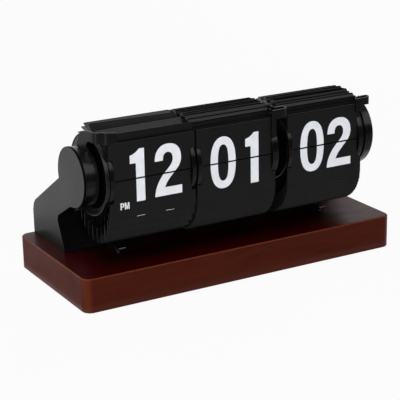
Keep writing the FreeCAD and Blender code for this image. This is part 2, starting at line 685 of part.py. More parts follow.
def leaf_stack(name, count, x0, x1, front_cuts):
    pitch, root, length = leaf_sizes(count)
    upper = []
    lower = []
    for k in range(count // 2):
        theta = pitch * (k + 0.5)
        a = math.radians(theta)
        hang_y = axis_y - pin_radius * math.cos(a)
        hang_z = axis_z - pin_radius * math.sin(a)
        lower.append(flat_leaf(x0, x1, hang_y, hang_z, root, length, -1, []))
        if k > 0:
            upper.append(bowed_leaf(x0, x1, theta, root, length))
    first = math.radians(pitch / 2)
    pin_y = axis_y - pin_radius * math.cos(first)
    pin_z = axis_z + pin_radius * math.sin(first)
    save(name + "_falling_leaf", flat_leaf(x0, x1, pin_y, pin_z, root, length, 1, front_cuts))
    save(name + "_upper_leaves", upper)
    save(name + "_lower_leaves", lower)
    print(name, "pin of the falling leaf at y", round(pin_y, 4), "z", round(pin_z, 4))


side_cut = catch_cover + catch_clearance
side_depth = 22.0
leaf_stack("hour", hour_leaves, hour_x0, hour_x1, [])
leaf_stack("minute", minute_leaves, minute_x0, minute_x1, [(minute_x1 - side_cut, minute_x1 + 1, side_depth)])
leaf_stack("date", date_leaves, date_x0, date_x1, [(date_x1 - side_cut, date_x1 + 1, side_depth)])

# ---------------------------------------------------------------- leaf catches
strip_thickness = 0.8
catch_height = 9.0
catch_front = 2.6            # catch face in front of the leaf pins
catch_z0 = axis_z + window_half_height - 0.8
catch_z1 = catch_z0 + catch_height
catch_y0 = axis_y - pin_radius - catch_front
catch_y1 = catch_y0 + strip_thickness


def end_catch(leaf_x1, overhang, tail_x, tail_y, tail_z0, tail_z1, leg_z):
    """Bent spring strip: face over the leaf corner, return bend, and a tail to its carrier."""
    face = box(leaf_x1 - catch_cover, leaf_x1 + overhang, catch_y0, catch_y1, catch_z0, catch_z1)
    leg = box(leaf_x1 - catch_cover, leaf_x1 - 0.3, catch_y0, catch_y1, leg_z, catch_z0)
    side = prism([(catch_y0, catch_z0), (catch_y0, catch_z1), (catch_y0 + 9, catch_z1),
                  (tail_y, tail_z1), (tail_y, tail_z0), (catch_y0 + 9, catch_z0)], tail_x, tail_x + strip_thickness)
    return fused([face, leg, side])


minute_tail_x = bracket_x1
horn_y = axis_y - 12.0
save("minute_catch", end_catch(minute_x1, 10.0, minute_tail_x, horn_y, axis_z + 22, axis_z + 31, axis_z + 18.5))
date_tail_x = arm_x0 - strip_thickness
save("date_catch", end_catch(date_x1, 8.4, date_tail_x, axis_y + 4, axis_z + 8, axis_z + 15, axis_z + 26.0))

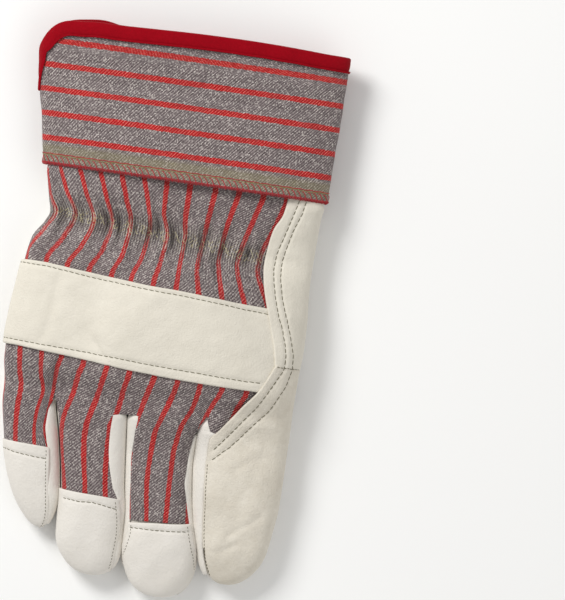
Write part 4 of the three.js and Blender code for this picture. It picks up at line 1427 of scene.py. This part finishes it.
──────────
■ Task brief ■
Each line of the listing above should be output exactly.

■ Solution for this task ■
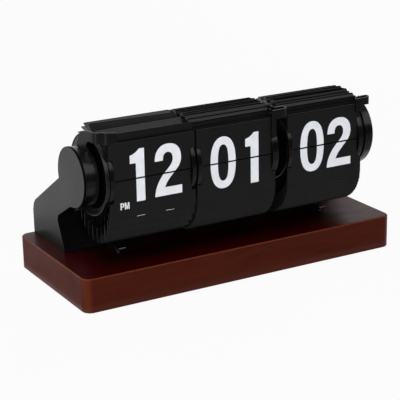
Keep writing the FreeCAD and Blender code for this image. This is part 2, starting at line 685 of part.py. More parts follow.
def leaf_stack(name, count, x0, x1, front_cuts):
    pitch, root, length = leaf_sizes(count)
    upper = []
    lower = []
    for k in range(count // 2):
        theta = pitch * (k + 0.5)
        a = math.radians(theta)
        hang_y = axis_y - pin_radius * math.cos(a)
        hang_z = axis_z - pin_radius * math.sin(a)
        lower.append(flat_leaf(x0, x1, hang_y, hang_z, root, length, -1, []))
        if k > 0:
            upper.append(bowed_leaf(x0, x1, theta, root, length))
    first = math.radians(pitch / 2)
    pin_y = axis_y - pin_radius * math.cos(first)
    pin_z = axis_z + pin_radius * math.sin(first)
    save(name + "_falling_leaf", flat_leaf(x0, x1, pin_y, pin_z, root, length, 1, front_cuts))
    save(name + "_upper_leaves", upper)
    save(name + "_lower_leaves", lower)
    print(name, "pin of the falling leaf at y", round(pin_y, 4), "z", round(pin_z, 4))


side_cut = catch_cover + catch_clearance
side_depth = 22.0
leaf_stack("hour", hour_leaves, hour_x0, hour_x1, [])
leaf_stack("minute", minute_leaves, minute_x0, minute_x1, [(minute_x1 - side_cut, minute_x1 + 1, side_depth)])
leaf_stack("date", date_leaves, date_x0, date_x1, [(date_x1 - side_cut, date_x1 + 1, side_depth)])

# ---------------------------------------------------------------- leaf catches
strip_thickness = 0.8
catch_height = 9.0
catch_front = 2.6            # catch face in front of the leaf pins
catch_z0 = axis_z + window_half_height - 0.8
catch_z1 = catch_z0 + catch_height
catch_y0 = axis_y - pin_radius - catch_front
catch_y1 = catch_y0 + strip_thickness


def end_catch(leaf_x1, overhang, tail_x, tail_y, tail_z0, tail_z1, leg_z):
    """Bent spring strip: face over the leaf corner, return bend, and a tail to its carrier."""
    face = box(leaf_x1 - catch_cover, leaf_x1 + overhang, catch_y0, catch_y1, catch_z0, catch_z1)
    leg = box(leaf_x1 - catch_cover, leaf_x1 - 0.3, catch_y0, catch_y1, leg_z, catch_z0)
    side = prism([(catch_y0, catch_z0), (catch_y0, catch_z1), (catch_y0 + 9, catch_z1),
                  (tail_y, tail_z1), (tail_y, tail_z0), (catch_y0 + 9, catch_z0)], tail_x, tail_x + strip_thickness)
    return fused([face, leg, side])


minute_tail_x = bracket_x1
horn_y = axis_y - 12.0
save("minute_catch", end_catch(minute_x1, 10.0, minute_tail_x, horn_y, axis_z + 22, axis_z + 31, axis_z + 18.5))
date_tail_x = arm_x0 - strip_thickness
save("date_catch", end_catch(date_x1, 8.4, date_tail_x, axis_y + 4, axis_z + 8, axis_z + 15, axis_z + 26.0))

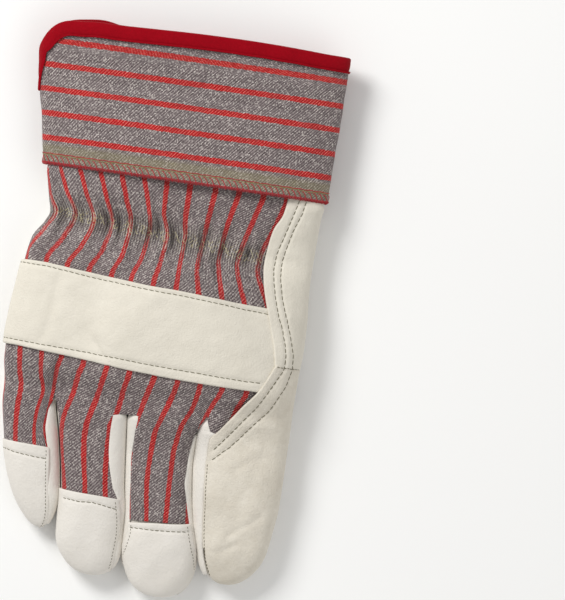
Write part 4 of the three.js and Blender code for this picture. It picks up at line 1427 of scene.py. This part finishes it.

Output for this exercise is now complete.